» **Material**
- - - - -

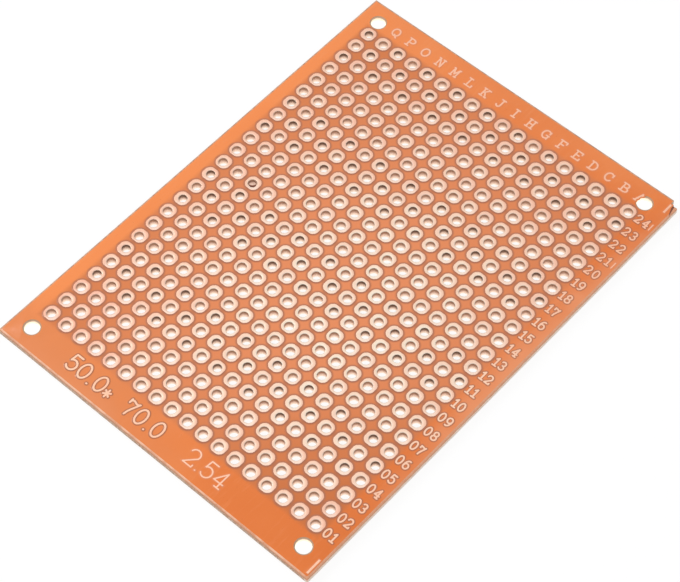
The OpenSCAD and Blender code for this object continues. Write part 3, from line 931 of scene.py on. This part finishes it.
def etched_pad(name, hole_shift, hole_radius):
    """One pad at the origin: a ring from its rolled rim, over its flat top, to its fillet."""
    top = board_high.z + COPPER_T
    bpy.ops.object.select_all(action="DESELECT")
    bpy.ops.mesh.primitive_circle_add(
        vertices=4, radius=PAD_W / math.sqrt(2), fill_type="NOTHING",
        location=(0, 0, top), rotation=(0, 0, math.pi / 4))
    pad = bpy.context.object
    pad.name = name
    settle(pad)
    start_editing(pad, "EDGE")
    for cut_off in (PAD_W - CORNER_W / math.sqrt(2), PAD_CORNER):
        bpy.ops.mesh.select_all(action="SELECT")
        bpy.ops.mesh.bevel(offset=cut_off, affect="VERTICES", segments=1)
    # The four sides are halved, so that the bridge to the hole spreads evenly.
    choose(pad, "EDGE", lambda a, b: (a - b).length > PAD_W / 5)
    bpy.ops.mesh.subdivide(number_cuts=1)
    bpy.ops.mesh.select_all(action="SELECT")
    bpy.ops.mesh.extrude_edges_move(
        TRANSFORM_OT_translate={"value": (0, 0, FILLET_LIFT - COPPER_T)})
    ratio = 1 + 2 * FILLET_W / PAD_W
    bpy.ops.transform.resize(value=(ratio, ratio, 1), center_override=(0, 0, top))
    bpy.ops.mesh.select_all(action="DESELECT")
    bpy.ops.mesh.primitive_circle_add(
        vertices=HOLE_SIDES, radius=hole_radius + RIM_ROLL.x, fill_type="NOTHING",
        location=(hole_shift.x, hole_shift.y, top))
    bpy.ops.mesh.extrude_edges_move(TRANSFORM_OT_translate={"value": (0, 0, -RIM_ROLL.y)})
    ratio = hole_radius / (hole_radius + RIM_ROLL.x)
    bpy.ops.transform.resize(value=(ratio, ratio, 1), center_override=(*hole_shift.xy, top))
    choose(pad, "EDGE", lambda a, b: min(a.z, b.z) > top - CLOSE)
    bpy.ops.mesh.bridge_edge_loops()
    choose(pad, "EDGE", lambda a, b: max(a.z, b.z) < top - CLOSE and abs(a.z - b.z) < CLOSE)
    bpy.ops.mesh.bridge_edge_loops()
    bpy.ops.mesh.select_all(action="SELECT")
    bpy.ops.mesh.normals_make_consistent(inside=False)
    bpy.ops.object.mode_set(mode="OBJECT")
    for material in (pad_material, fillet_material, rim_material):
        pad.data.materials.append(material)
    fillet_slot, rim_slot = 1, 2
    for face in pad.data.polygons:
        if 0 < face.normal.z < PAD_LEVEL:
            beyond_top = face.center.xy.length > PAD_W / 2
            face.material_index = fillet_slot if beyond_top else rim_slot
    return pad


pads = {
    radius: etched_pad("pad", shift, radius)
    for shift, radius in (PLAIN_HOLE, WIDE_HOLE, TIGHT_HOLE)
}
for column, letter in enumerate(LETTERS):
    strip = joined(f"pads_{letter}", [
        copied(pads[hole_kind(column, row)[1]], pad_place(column, row)) for row in range(ROWS)])
    bpy.ops.object.shade_smooth_by_angle(angle=math.radians(50))
    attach(strip, "root")
    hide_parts(f"pads_column_{letter}")
for pad in pads.values():
    bpy.data.objects.remove(pad)


# ---- The stuck slug ----------------------------------------------------------------------------
# In row 13 of column P the punch left part of its slug of laminate behind. It sits askew inside
# the hole, with its side towards row 01 and column A up.

SLUG_CELL = (2, 12)                       # its column and row, counted as the pads are
SLUG = Vector((0.44, 0.3, 0.22)) * MM     # its radius, thickness and depth below the copper
SLUG_TILT = math.radians(24)
SLUG_ASIDE = 0.12 * MM                    # it lies this far off the hole's middle, away from the near side
SLUG_ROUND = 0.03 * MM
SLUG_FACE = 0.8                           # its face's normal is more upright than this
FIBRE_DARK, FIBRE_PALE = (0.76, 0.46, 0.34, 1), (0.95, 0.72, 0.58, 1)

bpy.ops.object.select_all(action="DESELECT")
bpy.ops.mesh.primitive_cylinder_add(
    vertices=HOLE_SIDES, radius=SLUG.x, depth=SLUG.y, location=(0, 0, -SLUG.y / 2))
slug = bpy.context.object
slug.name = "stuck_slug"
settle(slug)
start_editing(slug, "EDGE")
choose(slug, "EDGE", lambda a, b: abs(a.z - b.z) < CLOSE)
bpy.ops.mesh.bevel(offset=SLUG_ROUND, segments=2)
bpy.ops.object.mode_set(mode="OBJECT")
slug_place = pad_place(*SLUG_CELL) + hole_kind(*SLUG_CELL)[0] + Vector((
    -NEAR_WAY[0] * SLUG_ASIDE, -NEAR_WAY[1] * SLUG_ASIDE, cad_box[1].z - SLUG.z))
slug.data.transform(
    Matrix.Translation(slug_place)
    @ Matrix.Rotation(SLUG_TILT, 4, Vector((NEAR_WAY[1], -NEAR_WAY[0], 0))))
slug_material, slug_tree, slug_shader = new_material("slug_face", (0.76, 0.5, 0.37), 0.8)
place = object_place(slug_tree)
fibres = noise(slug_tree, place, 0.12 * MM, 3)
slug_tree.links.new(
    blend(slug_tree, fibres, FIBRE_DARK, FIBRE_PALE), slug_shader.inputs["Base Color"])
bumped(slug_tree, slug_shader, fibres, 0.01 * MM)
# Its side takes the groove's dark colour: painted shade over the side that lies in shadow.
for material in (slug_material, groove_material):
    slug.data.materials.append(material)
for face in slug.data.polygons:
    face.material_index = 0 if face.normal.z > SLUG_FACE else 1
bpy.ops.object.shade_smooth_by_angle(angle=math.radians(40))
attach(slug, "root")


# ---- The index and the marks -------------------------------------------------------------------
# The digits, letters and panel marks are thin lines of the same foil, with the same fillet.
# They are paler than the pads in the middle of the board, and near the bottom corners, where the
# paleness is painted sheen.

MARK_FILLET_W = 0.2 * MM
WELD = 0.001 * MM         # corners of the loose triangles nearer than this are one

mark_material, mark_tree, mark_shader = new_material("mark_copper", (0.9, 0.5, 0.34), 0.45)
mark_shader.inputs["Metallic"].default_value = 0.6
line_foil = foiled(mark_tree, mark_shader, 0.004 * MM)
line_foil.inputs["Light"].default_value = (0.97, 0.54, 0.36, 1)
line_foil.inputs["Pink"].default_value = (0.94, 0.46, 0.29, 1)
# Paler in the middle of the board, and near the bottom corners a painted sheen.
line_foil.inputs["Middle Pale"].default_value = (1.03, 1.5, 1.75, 1)
line_foil.inputs["Corner Tone"].default_value = (1, 1.15, 1.2, 1)

# Round the letters, the pitch and the panel marks the fillet is faintest, and darkest round the
# size:
# partly flux and partly painted shade.
faint_material = flux_and_shade_fillet("faint_fillet", (0.82, 0.26, 0.105))
even_material = flux_and_shade_fillet("even_fillet", (0.36, 0.125, 0.065))
dark_material = flux_and_shade_fillet("dark_fillet", (0.28, 0.10, 0.055))

for name, fillet_paint in (
    ("row_numbers", even_material), ("column_letters", faint_material),
    ("size_mark", dark_material), ("pitch_mark", faint_material),
    ("edge_marks", faint_material),
):
    line = frame["nodes"][name]
    line.data.materials.clear()
    line.data.materials.append(mark_material)
    fillet = bpy.data.objects.new(f"{name}_fillet", line.data.copy())
    bpy.context.scene.collection.objects.link(fillet)
    fillet.data.materials.clear()
    fillet.data.materials.append(fillet_paint)
    start_editing(fillet, "FACE")
    bpy.ops.mesh.select_all(action="SELECT")
    bpy.ops.mesh.remove_doubles(threshold=WELD)
    bpy.ops.mesh.select_all(action="SELECT")
    bpy.ops.transform.translate(value=(0, 0, -FILLET_LIFT))
    choose(fillet, "VERT", lambda co: co.z < board_high.z + COPPER_T / 2)
    # A vertex normal here leans halfway down, so the foot goes out and is laid flat again.
    bpy.ops.transform.shrink_fatten(value=MARK_FILLET_W * math.sqrt(2), use_even_offset=False)
    bpy.ops.transform.resize(
        value=(1, 1, 0), center_override=(0, 0, board_high.z + FILLET_LIFT))
    bpy.ops.object.mode_set(mode="OBJECT")
    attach(fillet, "root")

- - - - -

» **Task objective**
In the data above, how many lines contain the string "scene"? Answer with the number only.

» **Full response**
2